SwimmeR goes to the Para Games and other Updates – v0.9.0

Welcome to Swimming + Data Science on Swimming + Data Science

11 months ago

[This article was first published on Welcome to Swimming + Data Science on Swimming + Data Science, and kindly contributed to R-bloggers]. (You can report issue about the content on this page here)

Want to share your content on R-bloggers? click here if you have a blog, or here if you don't.

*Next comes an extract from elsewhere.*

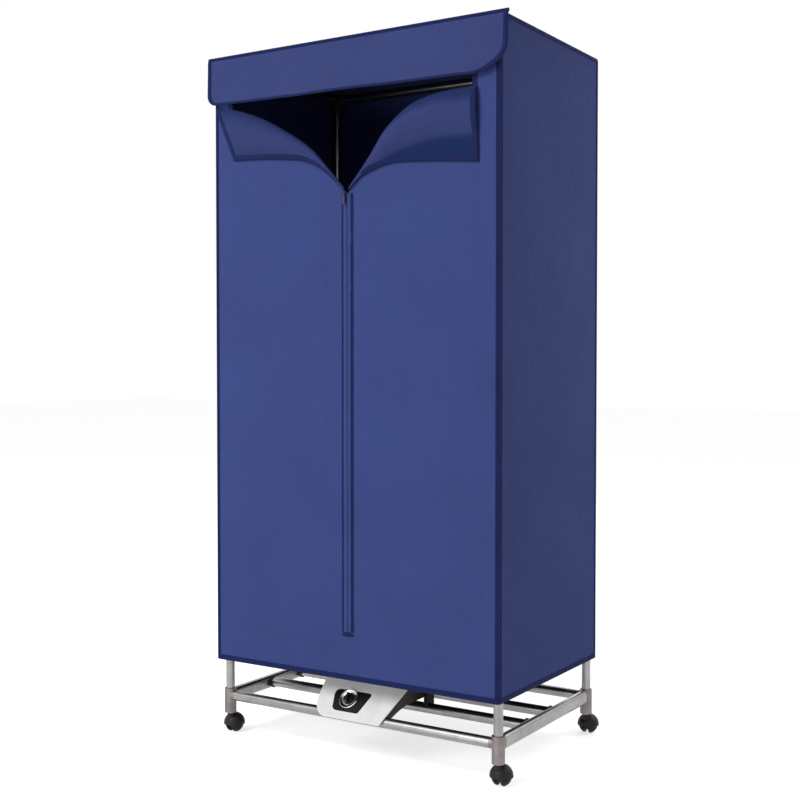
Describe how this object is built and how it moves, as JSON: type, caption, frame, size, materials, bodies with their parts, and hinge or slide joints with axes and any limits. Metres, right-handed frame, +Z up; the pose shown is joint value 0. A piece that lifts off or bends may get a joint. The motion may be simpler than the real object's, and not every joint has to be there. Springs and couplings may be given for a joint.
{
  "type": "drying cabinet",
  "caption": "Portable drying cabinet: a zipped cloth cover on a rolling tube frame, two tiers of hanging rods and a fan heater at its foot.",
  "frame": {"origin": "on the floor under the middle of the cover, between the four casters", "axes": "+Z up, front with the zip and the heater's controls towards -Y, +X to the right seen from the front"},
  "size_m": [0.726, 0.4849, 1.482],
  "materials": {
    "steel_tube": "drawn stainless tube with fine lengthwise brushing",
    "socket_metal": "cast socket, satin silver paint",
    "connector_plastic": "moulded dark plastic, lightly textured",
    "stem_steel": "plated steel",
    "caster_plastic": "moulded black nylon",
    "wheel_plastic": "black tread on a nylon core",
    "cover_cloth": "blue coated polyester, plain weave, slight sheen",
    "binding_cloth": "navy woven binding tape",
    "zip_metal": "nickel-look die casting",
    "heater_black": "black heat-resistant moulding, fine texture",
    "heater_white": "glossy white moulding",
    "panel_black": "glossy black moulding",
    "bezel_chrome": "plated ring",
    "inner_plastic": "natural nylon",
    "motor_steel": "zinc-plated steel",
    "element_aluminium": "bare aluminium fins"
  },
  "bodies": {
    "root": {"base_front_rail": "steel_tube", "base_rear_rail": "steel_tube", "base_left_rail": "steel_tube", "base_right_rail": "steel_tube", "heater_rails": "steel_tube", "front_left_lower_post": "steel_tube", "front_right_lower_post": "steel_tube", "rear_left_lower_post": "steel_tube", "rear_right_lower_post": "steel_tube", "upper_posts": "steel_tube", "mid_side_rails": "steel_tube", "mid_hanging_rods": "steel_tube", "top_cross_rails": "steel_tube", "top_side_rails": "steel_tube", "top_hanging_rods": "steel_tube", "base_sockets": "socket_metal", "mid_connectors": "connector_plastic", "top_connectors": "connector_plastic", "rod_hooks": "connector_plastic", "heater_rail_brackets": "connector_plastic", "caster_stems": "stem_steel", "cover_roof": "cover_cloth", "cover_back": "cover_cloth", "cover_left_side": "cover_cloth", "cover_right_side": "cover_cloth", "cover_apron": "cover_cloth", "cover_stiles": "cover_cloth", "cover_piping": "binding_cloth", "heater_tub": "heater_black", "intake_grille": "heater_black", "cable_gland": "heater_black", "heater_lid": "heater_black", "heater_fascia": "heater_white", "control_panel": "panel_black", "knob_bezel": "bezel_chrome", "timer_unit": "inner_plastic", "fan_motor": "motor_steel", "thermal_cutout": "motor_steel", "heating_element": "element_aluminium"},
    "left_door": {"left_door_panel": "cover_cloth", "left_zip_tape": "binding_cloth"},
    "right_door": {"right_door_panel": "cover_cloth", "right_zip_tape": "binding_cloth"},
    "left_flap": {"left_flap": "cover_cloth"},
    "right_flap": {"right_flap": "cover_cloth"},
    "zip_slider": {"zip_slider": "zip_metal"},
    "zip_pull": {"zip_pull": "zip_metal"},
    "valance": {"valance": "cover_cloth"},
    "timer_knob": {"timer_knob": "panel_black"},
    "fan": {"fan_impeller": "inner_plastic"},
    "front_left_caster": {"front_left_caster_hood": "caster_plastic"},
    "front_left_wheels": {"front_left_caster_wheels": "wheel_plastic"},
    "front_right_caster": {"front_right_caster_hood": "caster_plastic"},
    "front_right_wheels": {"front_right_caster_wheels": "wheel_plastic"},
    "rear_left_caster": {"rear_left_caster_hood": "caster_plastic"},
    "rear_left_wheels": {"rear_left_caster_wheels": "wheel_plastic"},
    "rear_right_caster": {"rear_right_caster_hood": "caster_plastic"},
    "rear_right_wheels": {"rear_right_caster_wheels": "wheel_plastic"}
  },
  "joints": [
    {"name": "left_door_swing", "type": "hinge", "parent": "root", "child": "left_door", "pos_m": [-0.3447, -0.228, 0.72], "axis": [0, 0, -1], "range_deg": [0, 75]},
    {"name": "right_door_swing", "type": "hinge", "parent": "root", "child": "right_door", "pos_m": [0.3447, -0.228, 0.72], "axis": [0, 0, 1], "range_deg": [0, 75]},
    {"name": "left_flap_fold", "type": "hinge", "parent": "left_door", "child": "left_flap", "pos_m": [-0.0004, -0.236, 1.167], "axis": [-0.8334, 0, 0.5527], "range_deg": [0, 75]},
    {"name": "right_flap_fold", "type": "hinge", "parent": "right_door", "child": "right_flap", "pos_m": [0.0004, -0.236, 1.167], "axis": [-0.8687, 0, -0.4954], "range_deg": [0, 75]},
    {"name": "zip_slide", "type": "slide", "parent": "left_door", "child": "zip_slider", "axis": [0, 0, 1], "range_m": [-0.878, 0]},
    {"name": "zip_pull_swing", "type": "hinge", "parent": "zip_slider", "child": "zip_pull", "pos_m": [-0.0048, -0.2358, 1.165], "axis": [-1, 0, 0], "range_deg": [0, 150]},
    {"name": "valance_lift", "type": "hinge", "parent": "root", "child": "valance", "pos_m": [0, -0.2322, 1.477], "axis": [-1, 0, 0], "range_deg": [0, 100]},
    {"name": "timer_turn", "type": "hinge", "parent": "root", "child": "timer_knob", "pos_m": [-0.021, -0.19307, 0.11618], "axis": [0, 0.7431, -0.6691], "range_deg": [0, 300]},
    {"name": "fan_spin", "type": "hinge", "parent": "root", "child": "fan", "pos_m": [0, -0.032, 0.146], "axis": [0, 0, 1], "continuous": true},
    {"name": "front_left_swivel", "type": "hinge", "parent": "root", "child": "front_left_caster", "pos_m": [-0.335, -0.2024, 0.044], "axis": [0, 0, 1], "continuous": true},
    {"name": "front_left_roll", "type": "hinge", "parent": "front_left_caster", "child": "front_left_wheels", "pos_m": [-0.335, -0.1894, 0.019], "axis": [1, 0, 0], "continuous": true},
    {"name": "front_right_swivel", "type": "hinge", "parent": "root", "child": "front_right_caster", "pos_m": [0.335, -0.2024, 0.044], "axis": [0, 0, 1], "continuous": true},
    {"name": "front_right_roll", "type": "hinge", "parent": "front_right_caster", "child": "front_right_wheels", "pos_m": [0.335, -0.1894, 0.019], "axis": [1, 0, 0], "continuous": true},
    {"name": "rear_left_swivel", "type": "hinge", "parent": "root", "child": "rear_left_caster", "pos_m": [-0.335, 0.2104, 0.044], "axis": [0, 0, 1], "continuous": true},
    {"name": "rear_left_roll", "type": "hinge", "parent": "rear_left_caster", "child": "rear_left_wheels", "pos_m": [-0.335, 0.2234, 0.019], "axis": [1, 0, 0], "continuous": true},
    {"name": "rear_right_swivel", "type": "hinge", "parent": "root", "child": "rear_right_caster", "pos_m": [0.335, 0.2104, 0.044], "axis": [0, 0, 1], "continuous": true},
    {"name": "rear_right_roll", "type": "hinge", "parent": "rear_right_caster", "child": "rear_right_wheels", "pos_m": [0.335, 0.2234, 0.019], "axis": [1, 0, 0], "continuous": true}
  ]
}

There’s a new version of SwimmeR available, v0.9.0. It follows v0.8.0, which I didn’t like and didn’t write about. I’ve made some improvements though and here we are. Rather than just telling you what’s in v0.9.0 I’m going to indulge myself and approach this new version via one of my other (tangentially related) interests and touch on the motivations behind some of the changes.

Panel Shows and Swimmers

I really like are panel shows. We don’t really have them in the US, but they’re common in Britain, and available online. Generally speaking a panel show is a type of television program where a host and a number of panelists undertake a game or conversation in an entertaining fashion. Panelists are usually stand up comedians but sometimes other notables, like athletes, participate as well. Olympic gold medalist Rebecca Adlington was a panelist on 8 Out of Ten Cats (“a show about statistics” as the tag line goes) after the London Games.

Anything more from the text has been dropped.